Adı bile korku salan Sednaya Hapishanesi, son 5 yılda 1,5 milyon insanın acılarla dolu hikayelerine tanıklık etti. Bu rakamlar, rejimin zalimliğini gözler önüne seriyor. Hapishanede tutulan 1,5 milyon kişiden tahmini olarak 300 bininin öldürüldüğü, 200 bin kişinin ise akıbetinin hâlâ bilinmediği belirtiliyor.
Burada uygulanan işkenceler, insanlık dışı muameleler ve yargısız infazlar, Sednaya’yı “insan mezbahası” olarak anılmasına neden oldu.
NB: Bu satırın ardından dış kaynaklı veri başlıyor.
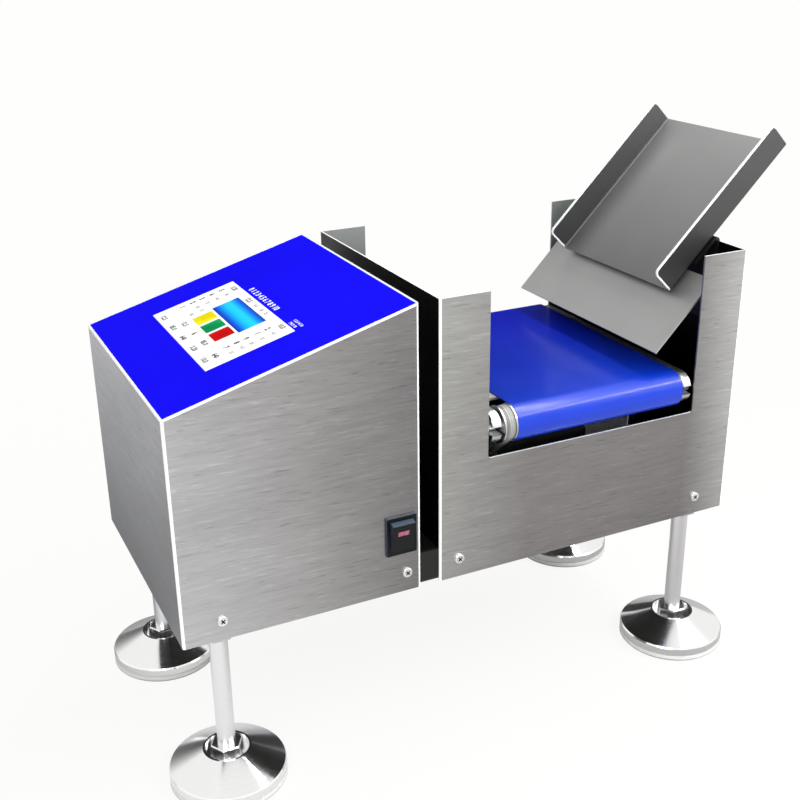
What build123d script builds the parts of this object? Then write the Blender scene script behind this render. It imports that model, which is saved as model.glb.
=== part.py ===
from build123d import *
from math import atan2, cos, pi, radians, sin, sqrt, tan
import os

os.makedirs("parts", exist_ok=True)

# Small belt check-weigher on four levelling feet.
# X runs from the operator's end to the feed end, Y from front to back, Z up from the floor.
# The origin is on the floor, under the middle of the whole machine.

# Overall sizes of the two boxes, in millimetres
body_depth = 220.0
control_length = 188.0
box_gap = 16.0
housing_length = 276.0
housing_height = 228.0
panel_low_height = 176.0
panel_high_height = 228.0
ground_clearance = 134.0
sheet = 1.5
fold_round = 2.0
wall_round = 1.4

# U-shaped openings in the front and back of the housing
post_width = 41.5
sill_drop = 21.0
notch_round = 3.0

# Feet
foot_inset_left = 31.0
foot_inset_right = 27.5
foot_inset_y = 20.0
cup_radius = 45.0
cup_rim_height = 12.5
cup_height = 26.0
pad_thickness = 5.0
stud_radius = 7.0
ball_radius = 8.0
ball_height = 14.0
hex_across_flats = 22.0
hex_height = 11.0
nut_height = 8.0
levelling_travel = 10.0

# Fits
running_clearance = 0.05
thread_clearance = 0.1
moving_gap = 0.3
tray_gap = 0.2

# Feed chute and guide plate
chute_slope = 45.0
chute_length = 153.0
chute_width = 155.0
chute_wall = 24.5
chute_corner = 5.0
chute_foot_inset = 46.8
chute_foot_height = 191.6
guide_slope = 45.7
guide_length = 75.0
guide_width = 204.5
guide_foot_inset = 77.5
guide_foot_height = 151.4
bracket_sheet = 2.5

# Weigh conveyor
notch_gap = 3.5
side_plate = 8.0
roller_height = 117.0
roller_span = 196.6
roller_radius = 13.3
roller_crown = 0.3
belt_thickness = 1.2
drive_space = 13.0
belt_edge_gap = 2.5
plate_end_radius = 13.0
axle_radius = 4.0
axle_flats = 6.8
slot_clearance = 0.1
bearing_radius = 11.0
bearing_width = 7.0

# Drive
pulley_teeth = 15
tooth_pitch = 5.0
tooth_depth = 1.2
flange_radius = 14.8
flange_thickness = 1.2
timing_belt_thickness = 2.2
motor_y = -50.0
motor_air = 6.3
gearbox_length = 28.0
can_step = 2.0
can_length = 62.0

# Weighing parts
cell_length = 130.0
cell_width = 30.0
cell_height = 22.0
cell_block_length = 35.0
cell_base_block_height = 8.0
cell_top_block_height = 8.0
platform_length = 130.0
platform_thickness = 6.0

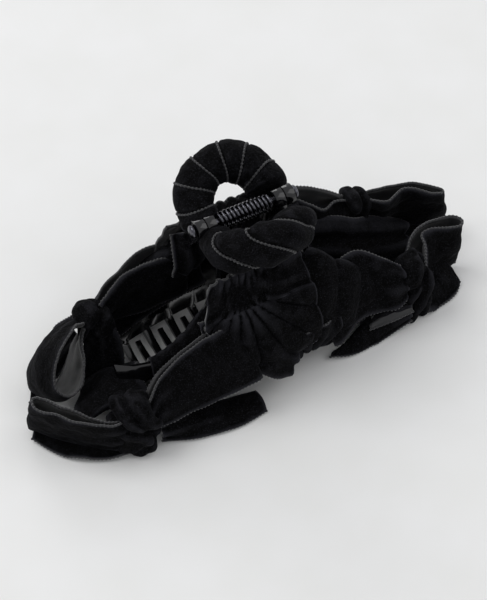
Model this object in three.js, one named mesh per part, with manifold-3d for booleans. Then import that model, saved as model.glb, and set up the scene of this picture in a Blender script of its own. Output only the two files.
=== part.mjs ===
// Claw clip for hair: two moulded jaws on a sprung hinge, covered with velvet ribbon and bows.
// Millimetres. X runs along the hinge, -Y is the front, +Z is up, and z = 0 is the table.
import * as THREE from 'three';
import Module from 'manifold-3d';

const wasm = await Module();
wasm.setup();

// Overall sizes.
const HINGE_HEIGHT = 58;
const JAW_HALF_LENGTH = 52;
const JAW_HALF_WIDTH = 24.6;
const BAND_THICKNESS = 2.2;
const BAND_TOP = rad(60);
const BAND_LOW = rad(-58);
const GAP = 0.4;
const RUN_CLEARANCE = 0.3;

// Teeth.
const TOOTH_PITCH = 9;
const REAR_TEETH = 12;
const FRONT_TEETH = 11;
const TOOTH_WIDTH = 2.6;
const TOOTH_TIP = rad(-116);
const TOOTH_TIP_SHARE = 0.65;
const TOOTH_CLEARANCE = 3;

// Hinge.
const PIN_RADIUS = 1.4;
const PIN_HEAD_RADIUS = 2.4;
const PIN_HEAD_LENGTH = 1.6;
const EYE_RADIUS = 3.6;
const EAR_THICKNESS = 3.2;
const FRONT_EAR_START = 10.8;
const SPRING_RADIUS = 2.6;
const SPRING_WIRE = 0.45;
const SPRING_TURNS = 13;
const SPRING_HALF_LENGTH = 9.8;

// Handles.
const HANDLE_LEAN = rad(57);
const HANDLE_OFFSET = 8;
const HANDLE_RADIUS = 12.75;
const HANDLE_CORE_RADIUS = 2.6;
const WRAP_RADIUS = 6.6;

// Velvet ribbon.
const RIBBON_WIDTH = 22;
const RIBBON_THICKNESS = 1.4;
const COVER_START = BAND_THICKNESS / 2 + GAP;
const COVER_END = 4.4;
const COVER_TOP = BAND_TOP - rad(15);
const COVER_LOW = BAND_LOW + rad(6);
const CENTRE_HALF = 13.5;
const SLEEVE_END = JAW_HALF_LENGTH - 10.5;
const KNOT = { x: JAW_HALF_LENGTH - 2, y: JAW_HALF_WIDTH - 4.1, z: 12 };
const KNOT_HALF = { x: 7.2, y: 7.2, z: 14 };
const LOOP_REACH = 80;
const LOOP_LIFT = 1.9;
const LOOP_TILT = rad(25);
const LOOP_FOLD_RADIUS = 2.6;
const TAIL_TOP = rad(-10);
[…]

Tutukluların büyük bir kısmı, rejime muhalif oldukları gerekçesiyle hiçbir adil yargılama yapılmaksızın buraya kapatıldı. Tanıkların anlattıkları, hapishanedeki yaşam koşullarının ve işkence yöntemlerinin ne denli korkunç olduğunu kanıtlıyor.
ESİR DÜŞENLERİN SESSİZ ÇIĞLIKLARI
Sednaya’dan sağ kurtulan az sayıdaki tanığın ifadeleri, bu trajedinin boyutlarını anlamamızı sağlıyor. Bir tanık, “Gece gündüz fark etmeden işkence seslerini duymak zorundaydık. Bir süre sonra bu sesler zihnimize kazındı,” diye anlatıyor. Başka bir tanık ise, “Sednaya’ya giren biri, oradan ya ölü ya da tamamen kırılmış biri olarak çıkar,” sözleriyle yaşadığı dehşeti dile getiriyor.
Hapishanede yalnızca fiziksel işkence değil, psikolojik baskılar da sistematik bir şekilde uygulanıyordu. Mahkumlar aç bırakılıyor, hastalanmalarına rağmen tedavi edilmiyor ve ailelerinden tamamen koparılıyordu. Bu süreç, rejimin halk üzerindeki kontrolünü artırmak için bir korku aracı olarak kullanıldı.
ESAD REJİMİNİN SİSTEMATİK ZULMÜ
Sednaya, Esed rejiminin baskı mekanizmasının yalnızca bir parçası. İnsan hakları örgütlerinin hazırladığı raporlara göre, rejim, işkence, zorla kaybetme ve yargısız infazları sistematik bir politika haline getirdi. Özellikle muhaliflerin hedef alındığı bu politikalarda kadınlar, çocuklar ve yaşlılar dahi ayrım gözetmeksizin zulme maruz kaldı.
Birleşmiş Milletler ve diğer uluslararası kuruluşlar tarafından hazırlanan raporlar, rejimin işlediği suçların insanlığa karşı suçlar kategorisine girdiğini defalarca dile getirdi. Ancak tüm bu raporlara ve uluslararası tepkilere rağmen, rejim bugüne kadar hesap vermekten kaçmayı başardı.
ADALET İÇİN ÇAĞRI
Bu hikaye yalnızca Suriye’nin değil, tüm insanlığın trajedisidir. Sednaya’da yaşananlar, unutulmaması ve unutturulmaması gereken bir vahşetin ifadesidir. Beşşar Esed rejiminin işlediği suçlar, yalnızca Suriye halkına değil, tüm insanlığa karşı işlenmiş suçlar olarak kabul edilmelidir.
Uluslararası toplum, bu suçları görmezden gelmemeli ve adalet için harekete geçmelidir. Sednaya’da ve diğer rejim hapishanelerinde yaşanan vahşetlerden sorumlu olan herkesin yargılanması ve hak ettiği cezayı alması, yalnızca mağdurların haklarını teslim etmekle kalmayacak, aynı zamanda benzer trajedilerin önüne geçmek için caydırıcı bir adım olacaktır.
İNSANLIK TARİHİNİN HESAPLAŞMASI
Sednaya Hapishanesi’nin kapıları kapatılsa bile, orada yaşananlar, insanlığın vicdanında açık bir yara olarak kalmaya devam edecek. Adaletin sağlanması için her bir trajedinin, her bir insan hikayesinin ve her bir kaybın hesabı sorulmalıdır.
Sednaya, yalnızca bir hapishane değil, aynı zamanda insanlık tarihinin karanlık bir sayfasıdır. Bu sayfayı aydınlatmak ve insanlık onurunu yeniden kazanmak için harekete geçme zamanı şimdi. Unutmayalım ki adaletin olmadığı bir dünya, kimse için güvenli bir yer olamaz.